--- Data entries ---
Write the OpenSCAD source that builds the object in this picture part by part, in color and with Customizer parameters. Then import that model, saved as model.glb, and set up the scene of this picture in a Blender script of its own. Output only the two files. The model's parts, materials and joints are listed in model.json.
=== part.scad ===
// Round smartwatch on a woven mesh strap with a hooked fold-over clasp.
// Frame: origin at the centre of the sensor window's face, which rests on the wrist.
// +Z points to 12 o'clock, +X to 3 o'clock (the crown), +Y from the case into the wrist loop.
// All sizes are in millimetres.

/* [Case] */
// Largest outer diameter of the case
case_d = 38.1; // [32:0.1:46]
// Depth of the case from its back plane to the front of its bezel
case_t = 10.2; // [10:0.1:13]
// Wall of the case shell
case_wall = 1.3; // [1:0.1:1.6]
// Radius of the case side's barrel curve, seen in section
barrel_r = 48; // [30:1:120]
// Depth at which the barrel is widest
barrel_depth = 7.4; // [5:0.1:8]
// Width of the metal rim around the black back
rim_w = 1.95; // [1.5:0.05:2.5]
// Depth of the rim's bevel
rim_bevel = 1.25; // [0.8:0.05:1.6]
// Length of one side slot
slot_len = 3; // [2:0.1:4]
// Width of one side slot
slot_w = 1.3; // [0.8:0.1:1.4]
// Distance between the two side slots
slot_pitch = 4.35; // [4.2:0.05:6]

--

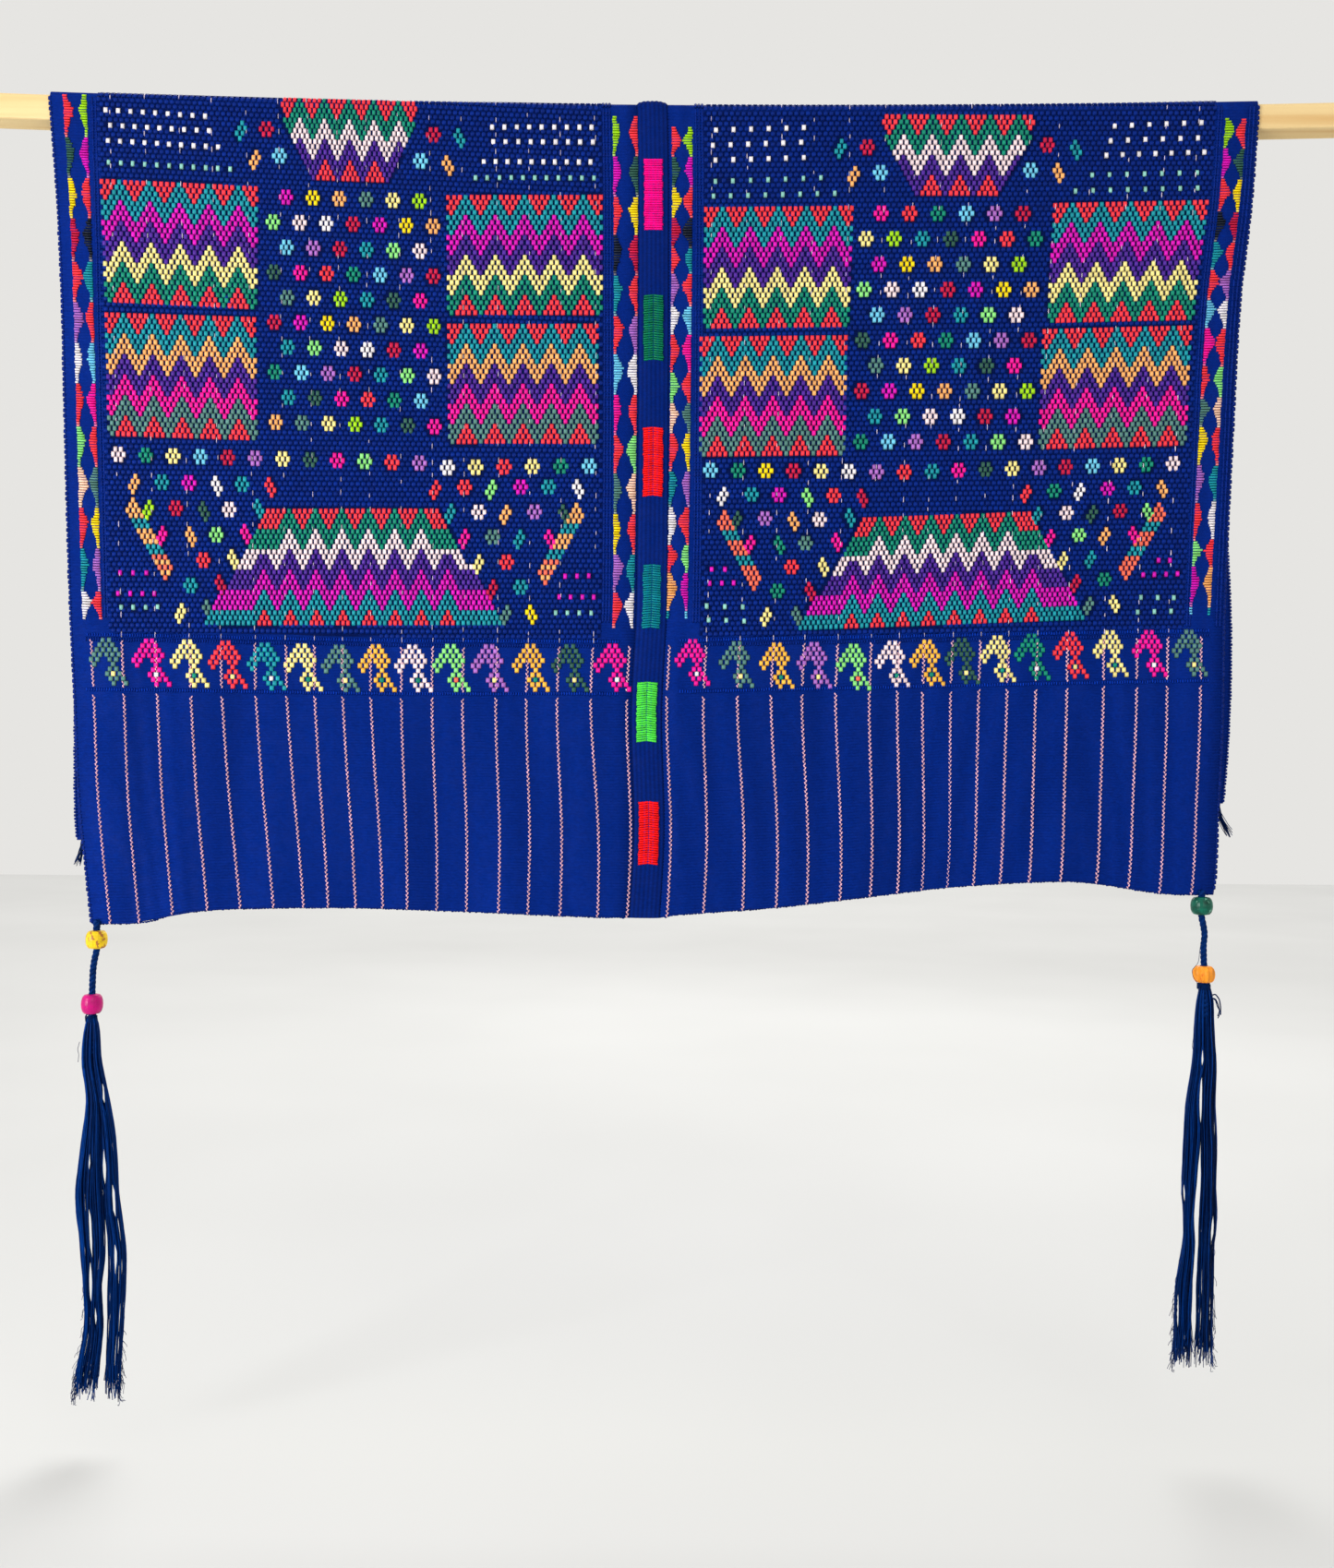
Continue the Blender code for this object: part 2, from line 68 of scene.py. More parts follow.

==

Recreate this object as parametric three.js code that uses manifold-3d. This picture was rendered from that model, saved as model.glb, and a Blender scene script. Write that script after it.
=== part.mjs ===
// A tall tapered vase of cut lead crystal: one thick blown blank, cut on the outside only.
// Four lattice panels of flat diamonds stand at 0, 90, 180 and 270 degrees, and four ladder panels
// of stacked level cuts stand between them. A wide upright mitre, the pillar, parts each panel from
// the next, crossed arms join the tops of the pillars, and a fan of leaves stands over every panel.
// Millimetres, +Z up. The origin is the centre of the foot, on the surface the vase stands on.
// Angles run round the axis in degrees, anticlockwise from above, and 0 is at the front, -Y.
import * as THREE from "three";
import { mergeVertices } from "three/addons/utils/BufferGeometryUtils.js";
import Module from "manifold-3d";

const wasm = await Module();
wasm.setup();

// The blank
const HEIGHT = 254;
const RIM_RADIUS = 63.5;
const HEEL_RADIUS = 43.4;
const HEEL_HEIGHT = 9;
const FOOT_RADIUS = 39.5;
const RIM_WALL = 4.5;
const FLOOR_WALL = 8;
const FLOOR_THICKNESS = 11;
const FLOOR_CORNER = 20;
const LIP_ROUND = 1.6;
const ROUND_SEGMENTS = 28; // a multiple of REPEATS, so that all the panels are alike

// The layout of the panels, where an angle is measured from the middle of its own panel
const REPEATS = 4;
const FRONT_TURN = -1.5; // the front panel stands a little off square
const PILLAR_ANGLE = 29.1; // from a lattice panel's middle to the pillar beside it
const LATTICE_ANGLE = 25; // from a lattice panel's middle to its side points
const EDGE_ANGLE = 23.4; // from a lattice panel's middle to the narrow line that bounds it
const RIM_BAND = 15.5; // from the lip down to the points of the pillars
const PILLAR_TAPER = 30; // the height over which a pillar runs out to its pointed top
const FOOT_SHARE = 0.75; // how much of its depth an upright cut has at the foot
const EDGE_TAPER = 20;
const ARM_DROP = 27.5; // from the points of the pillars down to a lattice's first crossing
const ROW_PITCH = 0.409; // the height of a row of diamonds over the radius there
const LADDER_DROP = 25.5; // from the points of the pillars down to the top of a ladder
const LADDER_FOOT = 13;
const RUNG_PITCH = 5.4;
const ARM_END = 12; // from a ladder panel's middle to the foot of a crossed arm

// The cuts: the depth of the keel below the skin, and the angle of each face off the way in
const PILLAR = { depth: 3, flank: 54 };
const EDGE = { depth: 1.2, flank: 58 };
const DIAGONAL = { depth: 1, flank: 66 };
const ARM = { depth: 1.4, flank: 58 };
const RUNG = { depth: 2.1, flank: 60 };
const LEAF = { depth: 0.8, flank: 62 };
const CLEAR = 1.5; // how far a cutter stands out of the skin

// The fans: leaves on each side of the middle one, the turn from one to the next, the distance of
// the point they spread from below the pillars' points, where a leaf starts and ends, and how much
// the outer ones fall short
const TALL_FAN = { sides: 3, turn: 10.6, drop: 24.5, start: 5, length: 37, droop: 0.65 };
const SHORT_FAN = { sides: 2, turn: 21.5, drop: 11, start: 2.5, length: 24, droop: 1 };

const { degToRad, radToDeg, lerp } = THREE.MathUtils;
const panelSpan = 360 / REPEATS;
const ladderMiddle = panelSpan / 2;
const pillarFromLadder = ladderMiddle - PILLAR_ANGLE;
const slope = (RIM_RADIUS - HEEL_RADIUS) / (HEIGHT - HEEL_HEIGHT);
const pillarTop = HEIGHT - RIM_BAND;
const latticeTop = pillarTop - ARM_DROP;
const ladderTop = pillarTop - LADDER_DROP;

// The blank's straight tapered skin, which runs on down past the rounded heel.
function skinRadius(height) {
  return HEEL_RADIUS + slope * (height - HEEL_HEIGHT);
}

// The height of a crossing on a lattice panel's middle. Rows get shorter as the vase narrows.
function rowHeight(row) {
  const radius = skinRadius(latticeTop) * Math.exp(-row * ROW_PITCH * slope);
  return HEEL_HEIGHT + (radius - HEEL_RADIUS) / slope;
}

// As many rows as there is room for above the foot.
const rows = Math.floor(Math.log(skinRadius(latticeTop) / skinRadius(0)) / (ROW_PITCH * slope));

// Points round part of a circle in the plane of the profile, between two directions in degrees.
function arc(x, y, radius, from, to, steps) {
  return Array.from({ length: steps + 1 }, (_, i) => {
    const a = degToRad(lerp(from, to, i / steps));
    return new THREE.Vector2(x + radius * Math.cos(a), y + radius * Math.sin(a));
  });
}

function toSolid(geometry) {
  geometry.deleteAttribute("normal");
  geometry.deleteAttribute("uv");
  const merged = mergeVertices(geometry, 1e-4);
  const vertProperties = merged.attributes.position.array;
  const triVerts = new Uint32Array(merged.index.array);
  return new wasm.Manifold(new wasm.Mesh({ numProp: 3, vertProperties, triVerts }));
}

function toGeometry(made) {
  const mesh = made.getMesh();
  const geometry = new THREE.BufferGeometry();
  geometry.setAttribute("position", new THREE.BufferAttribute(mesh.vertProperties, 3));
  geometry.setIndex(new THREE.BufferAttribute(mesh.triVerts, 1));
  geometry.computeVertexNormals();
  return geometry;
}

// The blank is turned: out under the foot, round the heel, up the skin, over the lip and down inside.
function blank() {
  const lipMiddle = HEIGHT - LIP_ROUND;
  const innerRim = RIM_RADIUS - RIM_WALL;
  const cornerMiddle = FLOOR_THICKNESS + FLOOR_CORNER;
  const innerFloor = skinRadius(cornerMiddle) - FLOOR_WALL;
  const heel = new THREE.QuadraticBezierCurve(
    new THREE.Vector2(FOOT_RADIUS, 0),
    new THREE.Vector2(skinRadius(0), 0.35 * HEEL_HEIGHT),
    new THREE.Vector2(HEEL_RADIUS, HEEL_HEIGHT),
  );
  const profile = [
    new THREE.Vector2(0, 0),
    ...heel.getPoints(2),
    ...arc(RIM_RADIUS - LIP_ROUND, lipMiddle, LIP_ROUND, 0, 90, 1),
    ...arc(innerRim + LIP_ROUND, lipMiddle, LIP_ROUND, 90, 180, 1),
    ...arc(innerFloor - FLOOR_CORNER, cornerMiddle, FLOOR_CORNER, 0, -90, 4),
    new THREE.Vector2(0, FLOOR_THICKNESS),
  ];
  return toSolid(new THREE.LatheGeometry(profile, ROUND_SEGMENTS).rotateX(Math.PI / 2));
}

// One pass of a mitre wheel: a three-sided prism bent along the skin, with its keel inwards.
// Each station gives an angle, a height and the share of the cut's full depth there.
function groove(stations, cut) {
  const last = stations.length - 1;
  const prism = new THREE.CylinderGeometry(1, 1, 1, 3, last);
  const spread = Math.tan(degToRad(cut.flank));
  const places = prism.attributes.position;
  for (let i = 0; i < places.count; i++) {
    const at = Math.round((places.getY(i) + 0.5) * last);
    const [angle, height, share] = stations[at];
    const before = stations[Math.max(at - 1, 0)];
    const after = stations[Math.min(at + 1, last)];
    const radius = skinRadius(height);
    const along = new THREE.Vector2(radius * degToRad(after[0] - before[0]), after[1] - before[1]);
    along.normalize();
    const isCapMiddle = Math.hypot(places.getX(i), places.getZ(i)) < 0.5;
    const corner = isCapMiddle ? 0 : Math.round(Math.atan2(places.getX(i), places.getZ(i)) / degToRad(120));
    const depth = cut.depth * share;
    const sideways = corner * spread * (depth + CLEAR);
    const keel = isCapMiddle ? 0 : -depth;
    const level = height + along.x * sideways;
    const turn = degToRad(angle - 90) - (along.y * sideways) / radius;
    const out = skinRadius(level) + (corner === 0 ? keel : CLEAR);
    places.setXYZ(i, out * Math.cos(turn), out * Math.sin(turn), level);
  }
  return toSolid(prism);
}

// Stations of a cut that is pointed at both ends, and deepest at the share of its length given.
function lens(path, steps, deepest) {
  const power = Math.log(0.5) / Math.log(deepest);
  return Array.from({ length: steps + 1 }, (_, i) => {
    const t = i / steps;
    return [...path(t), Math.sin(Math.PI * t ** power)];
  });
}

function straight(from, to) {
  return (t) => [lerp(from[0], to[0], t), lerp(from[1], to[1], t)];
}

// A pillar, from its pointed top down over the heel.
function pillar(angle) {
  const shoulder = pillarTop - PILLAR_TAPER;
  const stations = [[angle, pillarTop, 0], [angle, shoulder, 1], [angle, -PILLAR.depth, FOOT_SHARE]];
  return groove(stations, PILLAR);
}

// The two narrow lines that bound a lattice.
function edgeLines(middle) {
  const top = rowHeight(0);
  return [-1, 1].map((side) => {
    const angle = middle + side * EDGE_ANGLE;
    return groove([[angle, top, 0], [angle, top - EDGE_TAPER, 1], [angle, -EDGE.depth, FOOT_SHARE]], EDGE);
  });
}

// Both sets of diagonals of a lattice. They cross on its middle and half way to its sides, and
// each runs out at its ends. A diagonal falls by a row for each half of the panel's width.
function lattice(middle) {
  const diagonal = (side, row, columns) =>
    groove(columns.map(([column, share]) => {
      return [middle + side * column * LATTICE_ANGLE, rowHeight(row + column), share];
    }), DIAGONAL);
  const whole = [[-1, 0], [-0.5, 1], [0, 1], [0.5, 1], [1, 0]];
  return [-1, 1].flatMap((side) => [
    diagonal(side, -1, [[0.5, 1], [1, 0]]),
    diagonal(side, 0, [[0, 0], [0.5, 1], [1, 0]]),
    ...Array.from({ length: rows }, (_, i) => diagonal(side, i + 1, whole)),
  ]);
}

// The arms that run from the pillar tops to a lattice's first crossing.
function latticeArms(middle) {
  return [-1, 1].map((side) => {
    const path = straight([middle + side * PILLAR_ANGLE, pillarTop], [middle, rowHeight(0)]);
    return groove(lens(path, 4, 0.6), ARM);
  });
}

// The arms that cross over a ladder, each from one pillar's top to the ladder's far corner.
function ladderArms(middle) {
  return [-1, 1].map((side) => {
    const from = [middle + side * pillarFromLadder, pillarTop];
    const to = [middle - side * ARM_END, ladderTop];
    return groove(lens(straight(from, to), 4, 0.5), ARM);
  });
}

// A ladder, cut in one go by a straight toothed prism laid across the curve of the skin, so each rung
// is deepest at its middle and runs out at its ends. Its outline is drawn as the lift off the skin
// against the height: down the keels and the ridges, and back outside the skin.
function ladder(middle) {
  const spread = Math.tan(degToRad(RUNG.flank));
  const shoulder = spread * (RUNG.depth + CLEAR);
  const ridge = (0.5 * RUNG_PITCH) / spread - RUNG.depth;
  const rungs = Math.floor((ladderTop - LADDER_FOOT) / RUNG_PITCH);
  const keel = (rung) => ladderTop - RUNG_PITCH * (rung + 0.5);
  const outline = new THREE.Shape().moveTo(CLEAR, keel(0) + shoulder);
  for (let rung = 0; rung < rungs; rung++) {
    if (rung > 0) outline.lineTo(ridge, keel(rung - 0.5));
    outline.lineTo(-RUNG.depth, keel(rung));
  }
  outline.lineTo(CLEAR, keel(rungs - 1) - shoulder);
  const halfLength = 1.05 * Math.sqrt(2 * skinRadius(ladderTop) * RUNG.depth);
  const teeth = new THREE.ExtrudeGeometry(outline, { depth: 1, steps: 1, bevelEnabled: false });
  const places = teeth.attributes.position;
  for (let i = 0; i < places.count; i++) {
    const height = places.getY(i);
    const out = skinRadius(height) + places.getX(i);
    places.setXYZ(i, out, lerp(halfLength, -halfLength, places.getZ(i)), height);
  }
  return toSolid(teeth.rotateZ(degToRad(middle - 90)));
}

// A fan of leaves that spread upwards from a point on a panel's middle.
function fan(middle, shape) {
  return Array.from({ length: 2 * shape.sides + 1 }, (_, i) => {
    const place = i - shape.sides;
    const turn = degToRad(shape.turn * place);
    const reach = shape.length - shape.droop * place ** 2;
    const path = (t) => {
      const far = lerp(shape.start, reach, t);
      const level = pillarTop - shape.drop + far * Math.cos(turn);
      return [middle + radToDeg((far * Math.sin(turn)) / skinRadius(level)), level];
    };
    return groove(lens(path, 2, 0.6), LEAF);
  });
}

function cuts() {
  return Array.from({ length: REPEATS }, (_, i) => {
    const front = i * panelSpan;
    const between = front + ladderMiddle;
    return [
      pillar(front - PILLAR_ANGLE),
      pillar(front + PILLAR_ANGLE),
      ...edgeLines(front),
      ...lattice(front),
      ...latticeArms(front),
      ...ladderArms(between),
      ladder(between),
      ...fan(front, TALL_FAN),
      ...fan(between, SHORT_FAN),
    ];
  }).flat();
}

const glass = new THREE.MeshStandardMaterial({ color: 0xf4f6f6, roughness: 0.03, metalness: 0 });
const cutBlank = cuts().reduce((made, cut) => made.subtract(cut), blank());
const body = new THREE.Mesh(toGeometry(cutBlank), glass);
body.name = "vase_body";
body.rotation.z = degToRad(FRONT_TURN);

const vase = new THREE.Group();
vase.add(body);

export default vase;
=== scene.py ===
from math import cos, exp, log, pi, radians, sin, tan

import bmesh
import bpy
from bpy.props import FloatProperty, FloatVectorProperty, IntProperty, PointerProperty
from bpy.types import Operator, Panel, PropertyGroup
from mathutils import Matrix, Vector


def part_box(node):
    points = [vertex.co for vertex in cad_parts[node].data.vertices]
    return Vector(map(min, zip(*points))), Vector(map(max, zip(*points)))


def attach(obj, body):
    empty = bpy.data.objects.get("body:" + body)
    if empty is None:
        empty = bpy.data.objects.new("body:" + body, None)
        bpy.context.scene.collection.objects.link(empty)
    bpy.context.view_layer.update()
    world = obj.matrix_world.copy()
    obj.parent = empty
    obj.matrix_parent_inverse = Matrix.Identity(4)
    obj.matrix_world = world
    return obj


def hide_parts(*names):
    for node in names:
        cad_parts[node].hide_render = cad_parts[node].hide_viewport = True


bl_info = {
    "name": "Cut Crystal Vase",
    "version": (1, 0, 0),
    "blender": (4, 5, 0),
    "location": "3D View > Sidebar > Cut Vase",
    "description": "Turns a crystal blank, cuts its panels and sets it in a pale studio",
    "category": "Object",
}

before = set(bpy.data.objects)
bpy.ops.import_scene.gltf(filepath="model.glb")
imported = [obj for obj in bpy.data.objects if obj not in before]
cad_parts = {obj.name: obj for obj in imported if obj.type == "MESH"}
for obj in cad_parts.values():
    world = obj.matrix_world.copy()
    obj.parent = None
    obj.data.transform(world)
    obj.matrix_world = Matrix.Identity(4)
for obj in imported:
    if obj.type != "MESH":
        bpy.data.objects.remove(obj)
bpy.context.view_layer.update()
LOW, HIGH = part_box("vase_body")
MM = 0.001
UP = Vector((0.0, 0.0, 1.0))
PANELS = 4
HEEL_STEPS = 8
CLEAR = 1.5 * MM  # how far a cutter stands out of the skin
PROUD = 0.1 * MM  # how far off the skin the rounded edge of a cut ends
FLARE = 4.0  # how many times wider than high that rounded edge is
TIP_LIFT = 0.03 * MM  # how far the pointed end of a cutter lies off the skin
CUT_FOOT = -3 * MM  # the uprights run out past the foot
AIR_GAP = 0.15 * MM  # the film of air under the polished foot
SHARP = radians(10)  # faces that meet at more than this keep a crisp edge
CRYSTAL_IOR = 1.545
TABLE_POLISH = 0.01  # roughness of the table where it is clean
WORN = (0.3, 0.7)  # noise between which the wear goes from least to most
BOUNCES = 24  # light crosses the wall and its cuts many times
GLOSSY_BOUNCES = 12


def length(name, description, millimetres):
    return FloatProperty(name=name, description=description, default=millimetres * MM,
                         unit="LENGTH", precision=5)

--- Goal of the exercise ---
The required output is an exact reproduction of the lines starting at the one that contains "for node in" and ending at the one that contains "imported = [obj". Both boundary lines belong to it.

--- In response ---
    for node in names:
        cad_parts[node].hide_render = cad_parts[node].hide_viewport = True


bl_info = {
    "name": "Cut Crystal Vase",
    "version": (1, 0, 0),
    "blender": (4, 5, 0),
    "location": "3D View > Sidebar > Cut Vase",
    "description": "Turns a crystal blank, cuts its panels and sets it in a pale studio",
    "category": "Object",
}

before = set(bpy.data.objects)
bpy.ops.import_scene.gltf(filepath="model.glb")
imported = [obj for obj in bpy.data.objects if obj not in before]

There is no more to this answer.